When I entered the room I saw a number of students, two professors, Pete and Watts. Pete introduced me. Watts was a handsome fifty-three year old man with a slight beak nose and hair down nearly to his shoulders.  He radiated charisma as he spoke, but, he also gave off that inscrutable aura typical of the believers of the Eastern religions.  Even though I had doubts about Buddhism and Watts's interpretation thereof my reaction to Watts was childlike—it was like my being a six-year old boy again at the Nemaha County Creamery Cooperative Fair watching the magician blow quarter-dollar coins from his nose. I was seated across from Watts.  When he was served it was apparent he was a vegetarian, which I did not find surprising. He seemed to feel a need to explain his reasons for being a vegetarian, none of which were unusual, these were, slowing the aging process, living longer, and being compassionate to animals.  And then in what was surely a repeat performance, he said, “but the real reason is cows scream louder than carrots.” On cue, everyone laughed. 

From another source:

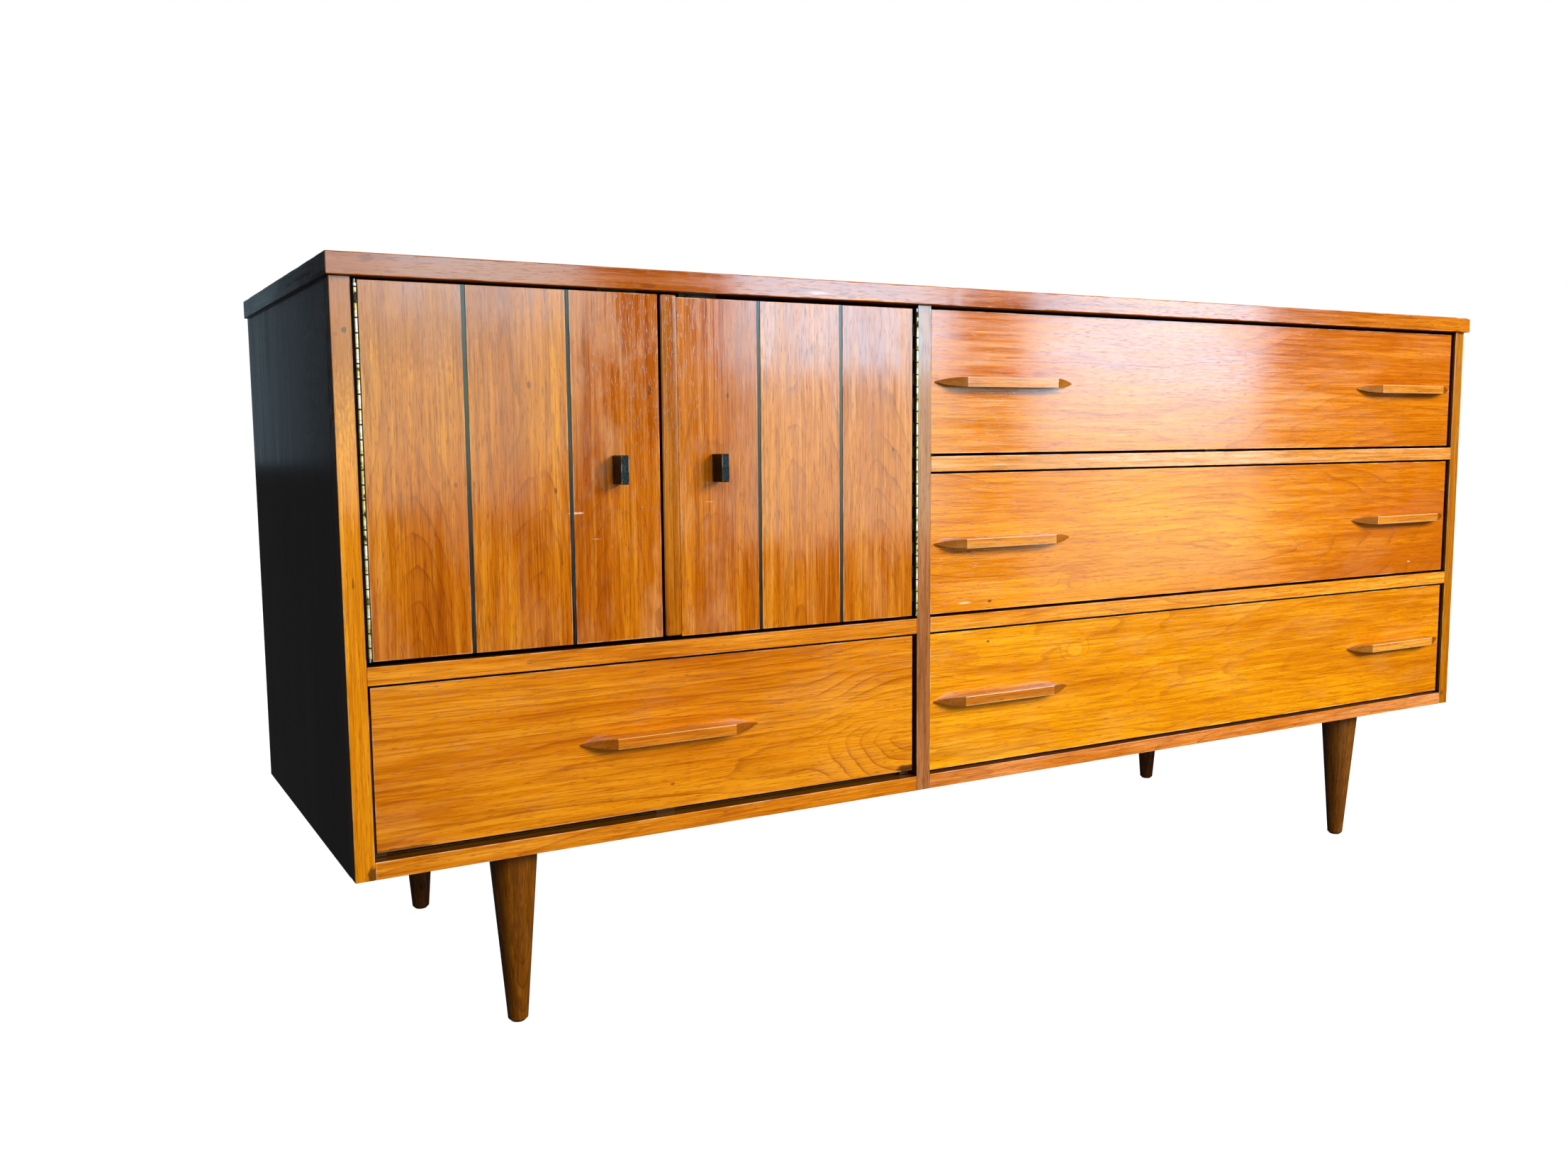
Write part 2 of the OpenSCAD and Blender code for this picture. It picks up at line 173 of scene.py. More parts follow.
def growth_rings(shade, point, parts, figure, shift):
    """Where growth rings about a sloping pith meet the face, as thin dark lines.
    The rings close into arches between figure's start and end along the grain."""
    along, across, _ = parts
    sway = shade.noise(point, (2.6, 10, 10), shift, 3.0)
    tremble = shade.noise(point, (14, 75, 75), shift, 2.0)
    a = shade.math("SUBTRACT", across, figure["middle"])
    a = shade.plus(a, shade.times(shade.math("SUBTRACT", sway, 0.5), figure["sway"]))
    b = shade.span(along, figure["start"], figure["end"], figure["deep"], figure["shallow"])
    b = shade.plus(b, shade.times(shade.math("SUBTRACT", tremble, 0.5), figure["gap"] * 0.6))
    radius = shade.math("SQRT", shade.plus(shade.times(a, a), shade.times(b, b)))
    for eye in figure.get("eyes", ()):
        away = distance_to(shade, point, eye)
        radius = shade.plus(radius, shade.span(away, 0.0, 2.6, figure["gap"] * 2.3, 0.0))
    uneven = shade.times(shade.noise(point, (3, 16, 16), shift, 1.0), figure["gap"] * 4)
    saw = shade.math("FRACT", shade.times(shade.plus(radius, uneven), 1 / figure["gap"]))
    crisp = shade.times(shade.span(saw, 0.80, 0.95), 0.45)
    line = shade.plus(crisp, shade.times(shade.math("POWER", saw, 2.5), 0.5))
    line = shade.times(line, shade.span(saw, 1.0, 0.96))
    faint = shade.span(shade.noise(point, (6, 34, 34), shift, 3.0), 0.38, 0.64, 0.25, 1.0)
    return shade.times(line, faint)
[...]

Watts then gave a preview of what he would be talking about in the upcoming talk in the chapel. The talk was about the Western concept of God. He would ask the question "What God is dead?  He would describe the Western idea of God as the "monarch" concept; the typical church as a medieval royal court; the religious titles as akin to the language of the "court flatterer."  Watts would portray Nietzsche’s "death of God,” as the abandonment of the Western concept of God as the Big Daddy who is judge and punisher, and who keeps everyone under constant surveillance.  This God was anathema to modern man, so his death was arranged. Watts thought that the death of God in this sense implies no real loss of religion. 

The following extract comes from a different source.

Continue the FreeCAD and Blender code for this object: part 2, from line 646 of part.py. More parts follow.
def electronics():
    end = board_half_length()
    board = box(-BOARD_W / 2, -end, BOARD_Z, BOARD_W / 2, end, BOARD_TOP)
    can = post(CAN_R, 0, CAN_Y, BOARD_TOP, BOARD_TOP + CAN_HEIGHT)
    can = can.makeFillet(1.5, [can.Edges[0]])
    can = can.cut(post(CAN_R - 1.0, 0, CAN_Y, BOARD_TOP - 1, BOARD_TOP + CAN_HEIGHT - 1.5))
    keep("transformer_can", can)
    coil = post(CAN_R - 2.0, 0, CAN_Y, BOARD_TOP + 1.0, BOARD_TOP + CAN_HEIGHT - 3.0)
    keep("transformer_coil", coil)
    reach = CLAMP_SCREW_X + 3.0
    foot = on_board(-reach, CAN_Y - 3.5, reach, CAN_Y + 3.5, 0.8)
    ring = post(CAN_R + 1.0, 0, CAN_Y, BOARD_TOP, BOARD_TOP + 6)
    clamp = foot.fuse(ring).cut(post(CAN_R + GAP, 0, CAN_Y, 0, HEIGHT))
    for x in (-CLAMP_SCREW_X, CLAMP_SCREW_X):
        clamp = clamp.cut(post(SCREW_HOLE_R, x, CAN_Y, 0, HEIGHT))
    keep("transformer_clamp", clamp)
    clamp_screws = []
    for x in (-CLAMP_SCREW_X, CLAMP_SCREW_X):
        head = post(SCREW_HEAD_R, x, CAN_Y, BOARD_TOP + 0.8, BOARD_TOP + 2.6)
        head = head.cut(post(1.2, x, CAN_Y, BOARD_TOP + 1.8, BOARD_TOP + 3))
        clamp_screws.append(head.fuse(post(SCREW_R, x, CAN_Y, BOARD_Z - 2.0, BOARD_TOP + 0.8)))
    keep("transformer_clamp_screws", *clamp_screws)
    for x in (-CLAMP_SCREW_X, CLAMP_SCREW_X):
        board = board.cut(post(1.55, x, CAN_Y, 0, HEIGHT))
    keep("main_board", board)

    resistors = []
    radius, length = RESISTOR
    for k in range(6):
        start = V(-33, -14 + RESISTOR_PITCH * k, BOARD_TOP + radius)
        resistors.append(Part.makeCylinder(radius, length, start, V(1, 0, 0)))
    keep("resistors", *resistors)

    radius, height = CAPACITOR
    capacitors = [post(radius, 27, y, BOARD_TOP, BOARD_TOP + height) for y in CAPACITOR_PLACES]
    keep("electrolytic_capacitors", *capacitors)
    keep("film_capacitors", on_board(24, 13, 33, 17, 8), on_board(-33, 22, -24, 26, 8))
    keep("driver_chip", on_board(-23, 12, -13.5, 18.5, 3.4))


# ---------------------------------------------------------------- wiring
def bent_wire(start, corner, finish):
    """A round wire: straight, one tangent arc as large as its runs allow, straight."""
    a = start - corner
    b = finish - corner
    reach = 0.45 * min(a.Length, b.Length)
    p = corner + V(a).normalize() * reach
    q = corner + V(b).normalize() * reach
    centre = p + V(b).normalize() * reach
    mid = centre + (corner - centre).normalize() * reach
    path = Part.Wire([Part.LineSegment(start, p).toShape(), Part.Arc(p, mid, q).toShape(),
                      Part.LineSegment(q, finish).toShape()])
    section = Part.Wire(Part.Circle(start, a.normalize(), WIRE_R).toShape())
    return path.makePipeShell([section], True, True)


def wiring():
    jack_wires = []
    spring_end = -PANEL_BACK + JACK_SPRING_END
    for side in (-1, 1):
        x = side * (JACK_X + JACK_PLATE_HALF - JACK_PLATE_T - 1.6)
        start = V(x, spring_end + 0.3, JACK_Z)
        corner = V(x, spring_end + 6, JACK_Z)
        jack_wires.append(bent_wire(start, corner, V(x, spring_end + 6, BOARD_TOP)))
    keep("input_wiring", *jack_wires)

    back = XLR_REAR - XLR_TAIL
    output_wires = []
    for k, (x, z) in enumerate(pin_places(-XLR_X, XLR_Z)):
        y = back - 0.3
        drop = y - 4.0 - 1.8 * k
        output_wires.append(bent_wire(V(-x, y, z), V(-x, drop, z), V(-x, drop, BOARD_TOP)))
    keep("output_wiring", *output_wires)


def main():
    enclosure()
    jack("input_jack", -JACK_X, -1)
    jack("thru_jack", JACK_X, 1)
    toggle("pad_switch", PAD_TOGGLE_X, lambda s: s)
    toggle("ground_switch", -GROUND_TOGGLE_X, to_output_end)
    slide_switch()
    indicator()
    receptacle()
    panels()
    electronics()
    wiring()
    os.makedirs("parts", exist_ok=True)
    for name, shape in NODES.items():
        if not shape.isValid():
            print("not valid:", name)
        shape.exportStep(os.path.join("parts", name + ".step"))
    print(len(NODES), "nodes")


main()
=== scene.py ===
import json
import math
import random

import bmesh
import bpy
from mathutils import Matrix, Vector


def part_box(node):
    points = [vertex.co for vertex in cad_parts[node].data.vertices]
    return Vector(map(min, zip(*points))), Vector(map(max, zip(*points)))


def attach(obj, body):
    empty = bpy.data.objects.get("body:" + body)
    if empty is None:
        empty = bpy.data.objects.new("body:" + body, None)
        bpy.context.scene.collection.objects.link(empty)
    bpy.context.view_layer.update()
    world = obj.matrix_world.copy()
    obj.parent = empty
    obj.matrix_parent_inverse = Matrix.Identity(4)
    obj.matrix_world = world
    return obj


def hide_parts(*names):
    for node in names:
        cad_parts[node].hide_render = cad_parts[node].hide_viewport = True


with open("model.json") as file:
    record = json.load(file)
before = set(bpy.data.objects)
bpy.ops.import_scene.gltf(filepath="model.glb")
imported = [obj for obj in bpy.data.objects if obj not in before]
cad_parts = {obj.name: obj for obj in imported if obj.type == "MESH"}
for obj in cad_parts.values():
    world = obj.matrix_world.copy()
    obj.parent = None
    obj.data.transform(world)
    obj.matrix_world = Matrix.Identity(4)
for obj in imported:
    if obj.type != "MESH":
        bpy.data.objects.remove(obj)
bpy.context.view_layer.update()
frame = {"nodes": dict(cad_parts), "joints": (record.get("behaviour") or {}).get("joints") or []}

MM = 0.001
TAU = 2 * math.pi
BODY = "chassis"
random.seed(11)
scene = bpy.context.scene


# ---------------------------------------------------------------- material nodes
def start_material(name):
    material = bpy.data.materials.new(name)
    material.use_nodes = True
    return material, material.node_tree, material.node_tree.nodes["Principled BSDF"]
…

The conversation was first and foremost focused on Watts; he was the center of attention.  “Where is your lap when you stand up?” Watts quipped.  Of course, the koan has no answer. Watts also told us about his trips to the Far East and the Zen Masters he had met there. He talked about the basics of Buddhism. In particular he talked about our attachment to time and to time schedules.  The watch.  The calendar.  We crave the instruments of our obsession with “when.” His words were meaningful for me, since I felt that he was describing me and my grasping of time schedules.   Watts brought up the meaning of a “New York minute” to show how the minute can be recalibrated to incorporate the frenzied pace of New York City.  Watts argued that “attachment” is much broader than simply attachment to physical things.  We also attach to ideas and opinions about ourselves and the world around us, and, yes, to the way we experience time.  We go through life craving one thing after another to get a sense of security about ourselves.  Dessert plates were eaten clean, so the dinner had come to its final course.  At that moment, ironically, people began glancing at their watches, since it was about time to go to the Chapel where Watts would be speaking.  Pete, who was seated at the far end of the table called, “Alan, what classes will you be speaking to tomorrow?” Watts replied, “I’m not sure I need to check, but I must be at the ABE airport by 11 o’clock.” Watts seemed unaware that his words contradicted his earlier assertions on attachment to time schedules.  It would be an understatement to say I was disillusioned.  What happened to, “there’ll be another bus along soon enough?” Was this a mortal defect or was it an insignificant lapse of an otherwise liberating philosophy?  I have never been able to answer this question to my satisfaction.  But in fairness to Watts, possibly, the issue is as simple as, Buddhist or not, if you want to get back to California in time for dinner you will need to be at the ABE Airport by 11 AM.